[Begin]

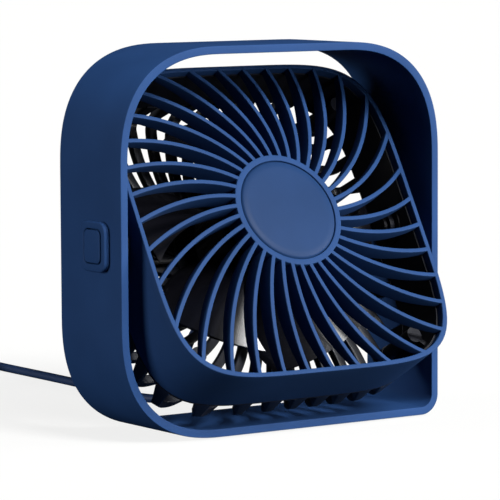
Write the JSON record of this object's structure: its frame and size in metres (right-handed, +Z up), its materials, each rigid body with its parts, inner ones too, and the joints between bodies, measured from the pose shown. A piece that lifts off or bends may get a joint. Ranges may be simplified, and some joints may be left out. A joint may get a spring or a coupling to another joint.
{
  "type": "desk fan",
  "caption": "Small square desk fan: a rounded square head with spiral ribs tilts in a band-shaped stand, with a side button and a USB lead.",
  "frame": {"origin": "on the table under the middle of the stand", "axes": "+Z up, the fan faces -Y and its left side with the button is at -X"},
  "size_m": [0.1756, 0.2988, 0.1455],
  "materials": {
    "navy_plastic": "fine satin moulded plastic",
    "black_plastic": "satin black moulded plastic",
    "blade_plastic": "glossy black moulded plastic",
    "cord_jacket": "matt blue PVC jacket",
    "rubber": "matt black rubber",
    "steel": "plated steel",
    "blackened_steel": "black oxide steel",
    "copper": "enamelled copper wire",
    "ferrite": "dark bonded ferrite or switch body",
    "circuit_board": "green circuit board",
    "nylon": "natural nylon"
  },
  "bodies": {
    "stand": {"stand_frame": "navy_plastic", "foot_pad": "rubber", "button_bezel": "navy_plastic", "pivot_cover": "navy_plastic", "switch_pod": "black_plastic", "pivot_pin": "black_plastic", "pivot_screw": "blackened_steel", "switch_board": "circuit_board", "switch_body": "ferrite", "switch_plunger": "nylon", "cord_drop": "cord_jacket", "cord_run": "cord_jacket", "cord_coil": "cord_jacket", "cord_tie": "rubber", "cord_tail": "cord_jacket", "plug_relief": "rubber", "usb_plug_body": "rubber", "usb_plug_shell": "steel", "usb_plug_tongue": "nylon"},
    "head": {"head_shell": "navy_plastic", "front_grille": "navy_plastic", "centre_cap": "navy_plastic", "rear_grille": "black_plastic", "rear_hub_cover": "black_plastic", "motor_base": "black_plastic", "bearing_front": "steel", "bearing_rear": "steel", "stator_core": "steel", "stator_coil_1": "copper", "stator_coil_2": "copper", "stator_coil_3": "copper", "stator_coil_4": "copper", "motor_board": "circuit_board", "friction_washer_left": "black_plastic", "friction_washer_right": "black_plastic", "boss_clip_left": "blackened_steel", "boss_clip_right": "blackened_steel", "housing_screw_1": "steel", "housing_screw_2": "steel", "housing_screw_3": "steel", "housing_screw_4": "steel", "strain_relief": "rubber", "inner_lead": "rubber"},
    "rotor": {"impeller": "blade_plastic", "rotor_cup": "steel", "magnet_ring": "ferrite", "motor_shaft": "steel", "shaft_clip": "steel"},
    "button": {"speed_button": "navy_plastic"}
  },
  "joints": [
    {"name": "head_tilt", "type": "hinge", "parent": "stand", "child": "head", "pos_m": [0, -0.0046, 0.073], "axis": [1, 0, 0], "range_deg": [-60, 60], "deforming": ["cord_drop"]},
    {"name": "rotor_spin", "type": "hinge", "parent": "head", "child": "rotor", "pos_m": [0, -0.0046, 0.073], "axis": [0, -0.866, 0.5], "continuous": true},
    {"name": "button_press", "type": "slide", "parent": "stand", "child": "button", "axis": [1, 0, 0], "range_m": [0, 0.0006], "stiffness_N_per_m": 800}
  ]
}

[End]

## WHAT THIS TASK INVOLVES
Copy out the full material exactly as it appears.

## EXERCISE ANSWER
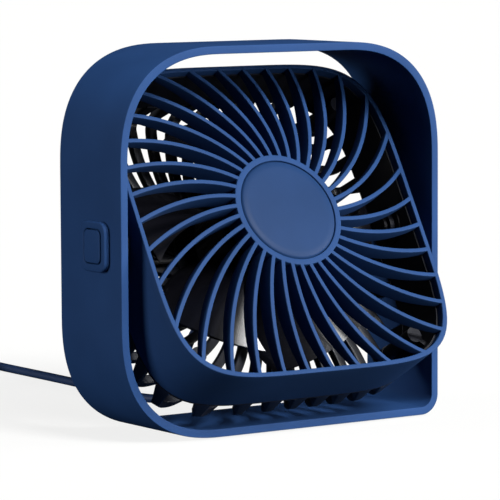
Write the JSON record of this object's structure: its frame and size in metres (right-handed, +Z up), its materials, each rigid body with its parts, inner ones too, and the joints between bodies, measured from the pose shown. A piece that lifts off or bends may get a joint. Ranges may be simplified, and some joints may be left out. A joint may get a spring or a coupling to another joint.
{
  "type": "desk fan",
  "caption": "Small square desk fan: a rounded square head with spiral ribs tilts in a band-shaped stand, with a side button and a USB lead.",
  "frame": {"origin": "on the table under the middle of the stand", "axes": "+Z up, the fan faces -Y and its left side with the button is at -X"},
  "size_m": [0.1756, 0.2988, 0.1455],
  "materials": {
    "navy_plastic": "fine satin moulded plastic",
    "black_plastic": "satin black moulded plastic",
    "blade_plastic": "glossy black moulded plastic",
    "cord_jacket": "matt blue PVC jacket",
    "rubber": "matt black rubber",
    "steel": "plated steel",
    "blackened_steel": "black oxide steel",
    "copper": "enamelled copper wire",
    "ferrite": "dark bonded ferrite or switch body",
    "circuit_board": "green circuit board",
    "nylon": "natural nylon"
  },
  "bodies": {
    "stand": {"stand_frame": "navy_plastic", "foot_pad": "rubber", "button_bezel": "navy_plastic", "pivot_cover": "navy_plastic", "switch_pod": "black_plastic", "pivot_pin": "black_plastic", "pivot_screw": "blackened_steel", "switch_board": "circuit_board", "switch_body": "ferrite", "switch_plunger": "nylon", "cord_drop": "cord_jacket", "cord_run": "cord_jacket", "cord_coil": "cord_jacket", "cord_tie": "rubber", "cord_tail": "cord_jacket", "plug_relief": "rubber", "usb_plug_body": "rubber", "usb_plug_shell": "steel", "usb_plug_tongue": "nylon"},
    "head": {"head_shell": "navy_plastic", "front_grille": "navy_plastic", "centre_cap": "navy_plastic", "rear_grille": "black_plastic", "rear_hub_cover": "black_plastic", "motor_base": "black_plastic", "bearing_front": "steel", "bearing_rear": "steel", "stator_core": "steel", "stator_coil_1": "copper", "stator_coil_2": "copper", "stator_coil_3": "copper", "stator_coil_4": "copper", "motor_board": "circuit_board", "friction_washer_left": "black_plastic", "friction_washer_right": "black_plastic", "boss_clip_left": "blackened_steel", "boss_clip_right": "blackened_steel", "housing_screw_1": "steel", "housing_screw_2": "steel", "housing_screw_3": "steel", "housing_screw_4": "steel", "strain_relief": "rubber", "inner_lead": "rubber"},
    "rotor": {"impeller": "blade_plastic", "rotor_cup": "steel", "magnet_ring": "ferrite", "motor_shaft": "steel", "shaft_clip": "steel"},
    "button": {"speed_button": "navy_plastic"}
  },
  "joints": [
    {"name": "head_tilt", "type": "hinge", "parent": "stand", "child": "head", "pos_m": [0, -0.0046, 0.073], "axis": [1, 0, 0], "range_deg": [-60, 60], "deforming": ["cord_drop"]},
    {"name": "rotor_spin", "type": "hinge", "parent": "head", "child": "rotor", "pos_m": [0, -0.0046, 0.073], "axis": [0, -0.866, 0.5], "continuous": true},
    {"name": "button_press", "type": "slide", "parent": "stand", "child": "button", "axis": [1, 0, 0], "range_m": [0, 0.0006], "stiffness_N_per_m": 800}
  ]
}